Polizisten verschwunden Die Behörden Medienberichten zufolge werden die Einsatzkräfte von außerhalb dringend gebraucht. Die Hälfte der Polizeikräfte vor Ort sei nach dem Taifun nicht zum Dienst erschienen, berichtete am Montagmorgen ein Korrespondent der ARD. Sie kümmern sich offenbar um ihre eigene Not.

"Die Menschen werden verrückt" Präsident Benigno Aquino hatte die Verstärkung der Sicherheitskräfte angeordnet. "Sie sollen Ruhe und Ordnung zurückbringen", sagte der Staatschef nach einem Besuch in der völlig zerstörten Stadt am Sonntag. Ein Anwohner beschrieb die Gewalt: "Die Menschen werden verrückt. Sie plündern die Läden, um Reis und Milch zu finden. Ich habe Angst, dass sie sich wegen des Hungers in einer Woche gegenseitig umbringen", sagte der Lehrer Andrew Pomeda.

Retter überfordert Die Zahl der Opfer droht zu steigen, wenn die Helfer und Behörden die Lage nicht schnell in den Griff bekommen. Dann drohen Seuchen und Gewalt. Doch die Rettungskräfte geraten bereits an ihre Grenzen. Schon das Erdbeben im Oktober hat sie über die Maßen strapaziert. Die Folgen der Überlastung machen sich jetzt auf fatale Weise bemerkbar. Nur drei Transportflugzeuge des Militärs waren vom nahe gelegenen Flughafen in Cebu aus im Einsatz, um das Katastrophengebiet mit dem Nötigsten zu versorgen.

Hilfe aus Deutschland Auch aus Deutschland schickten Hilfsorganisationen Tausende Decken und Planen für Notunterkünfte. Die Kindernothilfe aus Duisburg will mit Hilfe lokaler Partner Kinderschutzzentren aufbauen. Hilfszusagen kamen zudem aus den USA. Das Bündnis "Aktion Deutschland hilft" meldete, ein Airbus der Lufthansa sei mit 25 Tonnen Hilfsgütern an Bord auf dem Weg. Alle rufen dringend zu Spenden auf.

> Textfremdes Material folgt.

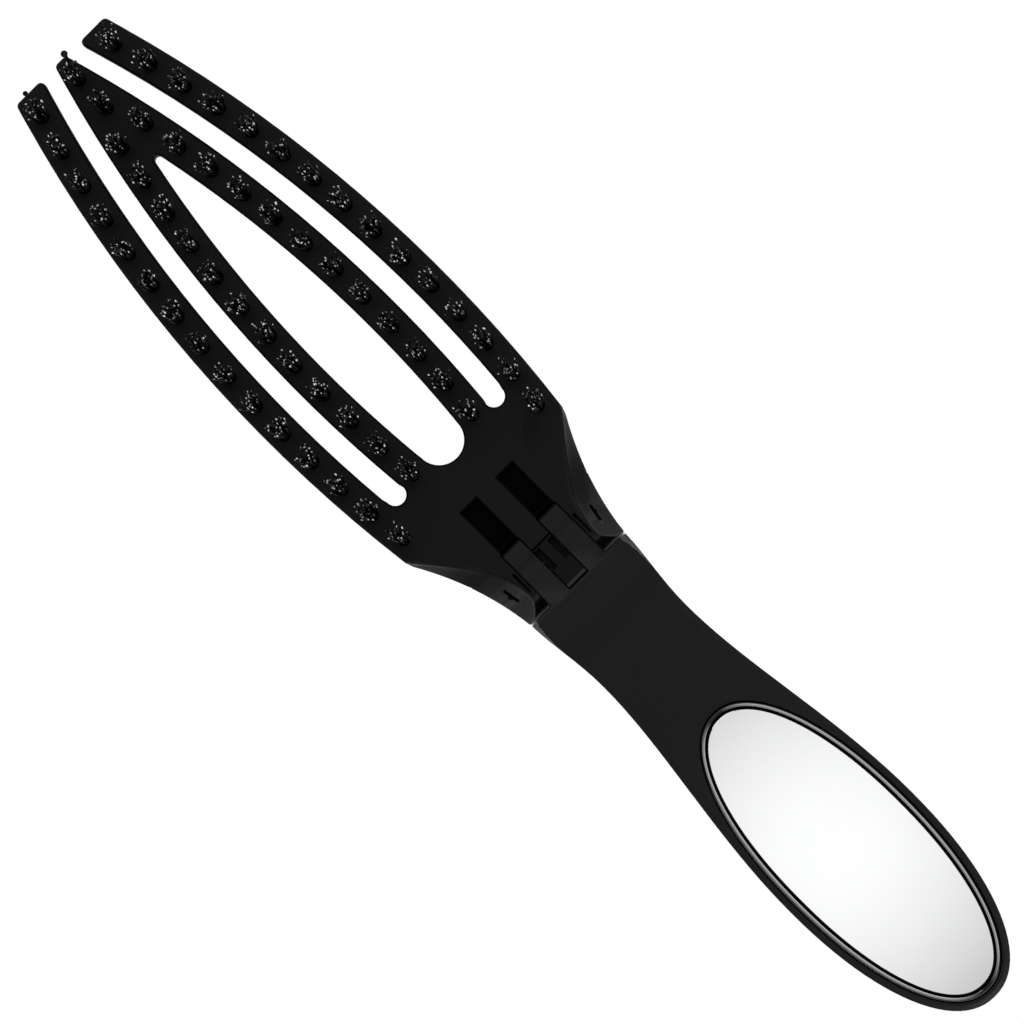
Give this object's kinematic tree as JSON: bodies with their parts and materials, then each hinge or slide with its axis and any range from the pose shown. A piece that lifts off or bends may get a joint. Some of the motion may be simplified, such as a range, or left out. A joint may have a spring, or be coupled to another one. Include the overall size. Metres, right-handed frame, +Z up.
{
  "type": "folding hair brush",
  "caption": "Folding vented hair brush: three-fingered head with bristle tufts, interleaved hinge and a handle with an oval mirror.",
  "frame": {"origin": "bottom centre of the whole brush, opened out flat and lying on its back", "axes": "+Y along the brush towards the tip of the bristle head, +X to the right seen from the bristle side, +Z up out of the bristle and mirror side"},
  "size_m": [0.0392, 0.2118, 0.0222],
  "materials": {
    "black_plastic": "fine matte grain",
    "tab_plastic": "matte",
    "gloss_black": "polished",
    "bristle": "dark natural bristle with nylon pins",
    "spring_steel": "blued spring steel",
    "pin_steel": "blackened steel",
    "bush_plastic": "moulded friction bush",
    "foam_tape": "adhesive foam",
    "silvered_glass": "polished flat mirror with a ground edge"
  },
  "bodies": {
    "handle": {"handle_front_shell": "black_plastic", "handle_back_shell": "black_plastic", "left_hinge_bush": "bush_plastic", "right_hinge_bush": "bush_plastic", "mirror_adhesive_pad": "foam_tape", "mirror_glass": "silvered_glass", "mirror_bezel": "gloss_black"},
    "head": {"head_frame": "black_plastic", "left_finger_bristles": "bristle", "right_finger_bristles": "bristle", "centre_left_bristles": "bristle", "centre_right_bristles": "bristle", "neck_back_cover": "black_plastic", "left_detent_spring": "spring_steel", "right_detent_spring": "spring_steel", "hinge_pin": "pin_steel"},
    "tab": {"release_tab": "tab_plastic"}
  },
  "joints": [
    {"name": "head_fold", "type": "hinge", "parent": "handle", "child": "head", "pos_m": [0, -0.00605, 0.0054], "axis": [-1, 0, 0], "range_deg": [0, 180]},
    {"name": "tab_press", "type": "hinge", "parent": "head", "child": "tab", "pos_m": [0, -0.00385, 0.0095], "axis": [1, 0, 0], "range_deg": [0, 8], "stiffness_Nm_per_rad": 0.16, "springref_deg": -2.86}
  ]
}
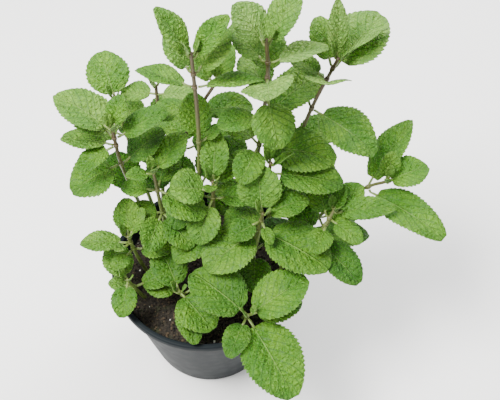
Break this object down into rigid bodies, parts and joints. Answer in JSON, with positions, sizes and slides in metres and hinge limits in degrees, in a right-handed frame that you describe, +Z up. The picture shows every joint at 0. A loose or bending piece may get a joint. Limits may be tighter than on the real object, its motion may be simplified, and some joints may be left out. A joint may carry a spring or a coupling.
{
  "type": "potted mint plant",
  "caption": "Bushy mint plant with serrated oval leaves on upright stems, growing from soil in a round tapered dark plastic pot.",
  "frame": {"origin": "centre of the pot's flat underside", "axes": "+Z up along the pot's axis; the tallest shoots stand toward +Y and the plant is viewed from -Y"},
  "size_m": [0.2406, 0.1984, 0.2846],
  "materials": {
    "pot_plastic": "matte",
    "soil_mix": "matte",
    "stem_green": "matte",
    "leaf_green": "matte"
  },
  "bodies": {
    "root": {"pot": "pot_plastic", "soil": "soil_mix", "shoot_a": "stem_green", "leaves_a1": "leaf_green", "leaves_a2": "leaf_green", "leaves_a3": "leaf_green", "leaves_a4": "leaf_green", "shoot_b": "stem_green", "leaves_b1": "leaf_green", "leaves_b2": "leaf_green", "leaves_b3": "leaf_green", "leaves_b4": "leaf_green", "leaves_b5": "leaf_green", "shoot_c": "stem_green", "leaves_c1": "leaf_green", "leaves_c2": "leaf_green", "leaves_c3": "leaf_green", "leaves_c4": "leaf_green", "shoot_d": "stem_green", "leaves_d1": "leaf_green", "leaves_d2": "leaf_green", "shoot_e": "stem_green", "leaves_e1": "leaf_green", "leaves_e2": "leaf_green", "leaves_e3": "leaf_green", "leaves_e4": "leaf_green", "shoot_f": "stem_green", "leaves_f1": "leaf_green", "shoot_g": "stem_green", "leaves_g1": "leaf_green", "leaves_g2": "leaf_green", "shoot_h": "stem_green", "leaves_h1": "leaf_green", "shoot_j": "stem_green", "leaves_j1": "leaf_green", "leaves_j2": "leaf_green", "leaves_j3": "leaf_green", "shoot_k": "stem_green", "leaves_k1": "leaf_green", "leaves_k2": "leaf_green", "leaves_k3": "leaf_green", "shoot_l": "stem_green", "leaves_l1": "leaf_green", "shoot_m": "stem_green", "leaves_m1": "leaf_green", "shoot_n": "stem_green", "leaves_n1": "leaf_green", "leaves_n2": "leaf_green", "shoot_q": "stem_green", "leaves_q1": "leaf_green", "leaves_q2": "leaf_green", "leaves_q3": "leaf_green", "shoot_r": "stem_green", "leaves_r1": "leaf_green", "leaves_r2": "leaf_green", "shoot_s": "stem_green", "leaves_s1": "leaf_green", "leaves_s2": "leaf_green", "shoot_t": "stem_green", "leaves_t1": "leaf_green"}
  },
  "joints": []
}
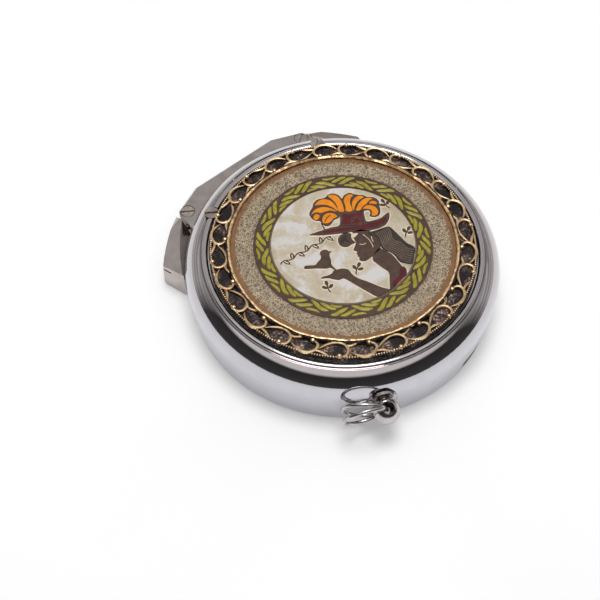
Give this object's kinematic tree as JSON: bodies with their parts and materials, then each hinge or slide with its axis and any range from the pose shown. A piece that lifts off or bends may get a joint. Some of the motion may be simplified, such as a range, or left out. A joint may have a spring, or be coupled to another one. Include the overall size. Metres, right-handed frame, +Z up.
{
  "type": "pill box",
  "caption": "Round pocket pill box: deep chromed lid with an ornamental enamelled medallion, hinged to a tray, with a hanging split ring",
  "frame": {"origin": "centre of the round base, on the surface the box rests on", "axes": "+Z up through the lid, +Y towards the hinge, +X to the right seen from the front"},
  "size_m": [0.05, 0.0533, 0.0119],
  "materials": {
    "case_chrome": "polished chrome plate, lightly worn",
    "hinge_chrome": "worn, browned nickel plate",
    "gilt": "rose-gold gilding over a blackened ground",
    "medallion": "khaki vermicelli enamel on bronze brown metal",
    "picture_enamel": "pearl cream, orange and dark red enamel",
    "wreath_enamel": "olive green enamel leaves with brown outlines",
    "tray_steel": "satin drawn steel",
    "liner": "matt dark lining",
    "screw_steel": "slotted screws, a little tarnished",
    "spring_steel": "spring steel",
    "ring_steel": "bright steel wire"
  },
  "bodies": {
    "base": {"base_plate": "tray_steel", "tray_pan": "tray_steel", "hinge_ear_left": "hinge_chrome", "hinge_ear_right": "hinge_chrome", "ear_screws": "screw_steel", "hinge_pins": "screw_steel", "catch_spring": "spring_steel", "catch_rivets": "screw_steel"},
    "lid": {"lid_shell": "case_chrome", "lid_liner": "liner", "ornament_ring": "gilt", "medallion_plate": "medallion", "picture_enamel": "picture_enamel", "wreath_enamel": "wreath_enamel", "hinge_bracket": "hinge_chrome", "hinge_cover": "hinge_chrome", "cover_screws": "screw_steel", "rim_screws": "screw_steel", "ball_stud": "ring_steel", "stud_washer": "screw_steel", "stud_nut": "screw_steel"},
    "ring": {"split_ring": "ring_steel"}
  },
  "joints": [
    {"name": "lid_hinge", "type": "hinge", "parent": "base", "child": "lid", "pos_m": [0, 0.0229, 0.005], "axis": [-1, 0, 0], "range_deg": [0, 95]},
    {"name": "ring_swing", "type": "hinge", "parent": "lid", "child": "ring", "pos_m": [-0.01293, -0.02382, 0.006], "axis": [-0.1235, -0.2275, 0.9659], "range_deg": [0, 180]}
  ]
}
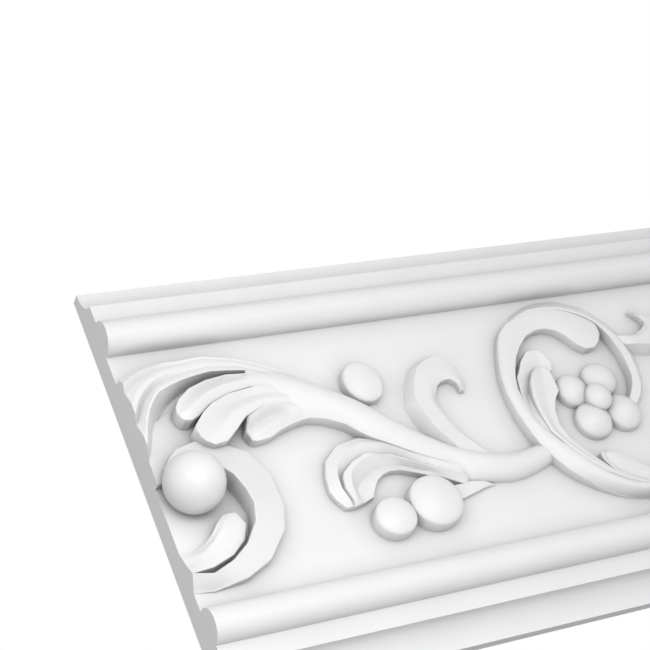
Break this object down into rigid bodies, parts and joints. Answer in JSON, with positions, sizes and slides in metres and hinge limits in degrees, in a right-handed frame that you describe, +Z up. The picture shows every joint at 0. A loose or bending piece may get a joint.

Ganze Orte isoliert Das wahre Ausmaß der Katastrophe ist auch am Tag drei nach dem Taifun noch nicht wirklich zu überblicken. Ein Grund dafür: Vielerorts sind die Kommunikationssysteme zusammengebrochen. Mancher Orte sind so nicht nur physisch, sondern auch technisch von der Außenwelt abgeschlossen.

Das Wetter erschwert die Rettungsarbeiten Der Polizeichef der Provinz Leyte, Elmer Soria, sagte örtlichen Medien, viele Orte entlang der Küsten seien von Rettungskräften noch gar nicht erreicht worden. Daher sei zu befürchten, dass es mehr als 10.000 Tote geben werde. Die Aufräumarbeiten könnten in den nächsten Tagen von weiteren Regenfällen erschwert werden. Ab Dienstag sind heftige Niederschläge vorhergesagt.

Der Sturm "Haiyan" war am Freitag mit Windgeschwindigkeiten von mehr als 300 Stundenkilometern über die Philippinen gezogen - es war einer der stärksten bisher gemessenen Stürme, die jemals auf Land trafen. Viele verglichen den Sturm, der heftige Wassermassen bewegte, mit dem Tsunami aus dem Jahr 2004 im Indischen Ozean. Mittlerweile bewegt sich der Sturm auf Vietnam zu.